Following Spain’s 1821 defeat in the Mexican War of Independence, control of Alta California passed to newly independent Mexico, which instituted a secularization policy designed to curb the power of the Church.

The Indigenous people under missionary rule were to be emancipated from Franciscan control and become eligible for Mexican citizenship. The mission system’s extensive land holdings were to be expropriated and redistributed, with half designated for newly freed Natives.

These promises of land and freedom proved to be worth little more than the paper they were written on. The majority of mission land would go to wealthy and politically influential Californio families, who used it to create enormous ranches and farms.
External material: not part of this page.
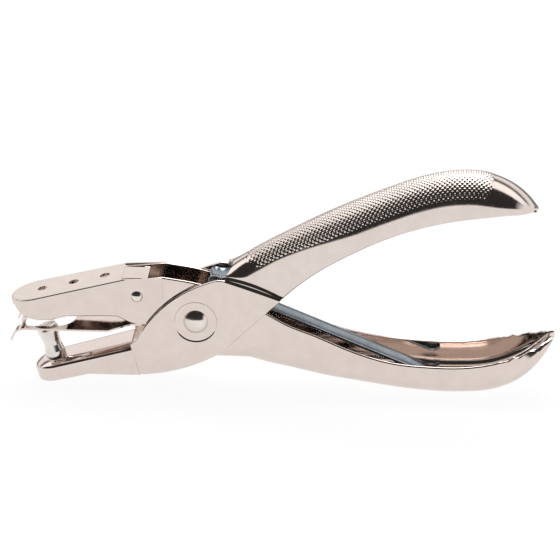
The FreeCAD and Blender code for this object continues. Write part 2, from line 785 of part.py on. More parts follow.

Landless and destitute Natives were employed as laborers on the very land that had been promised to them.

Owners purposefully created systems of debt designed to trap workers in peonage, and conditions were often as bad as or worse than those the Indigenous had suffered under the Franciscans.

However, arguably the darkest period in the history of California’s Indigenous peoples began in 1848, when the territory was transferred to the United States, and gold was discovered at Sutter’s Mill. Enticed by the lure of easy riches, white settlers poured into the territory. Seeing natives as an obstacle to full exploitation of the land, white Californians resolved upon a course of extermination.

What followed is believed by many scholars to be the worst instance of genocide against Indigenous people in US history. State sponsored death squads, as well as individual whites, committed widespread and indiscriminate violence against Natives throughout the state.

Fearing for their survival, Indigenous groups agreed to treaties which ceded the majority of their traditional lands in exchange for guaranteed reservations. However, due to pressure from California settlers, Congress never ratified these agreements, and many of California’s Indigenous peoples continue to be unrecognized by the United States government.

Today, Ohlone struggles continue to center on land and cultural survival. One noteworthy example was a 2011 spiritual encampment and blockade at Glen Cove, Vallejo, where a coalition of Ohlone activists and allies successfully prevented the destruction of the Karkin Ohlone Sogorea Te’ burial and ceremonial grounds.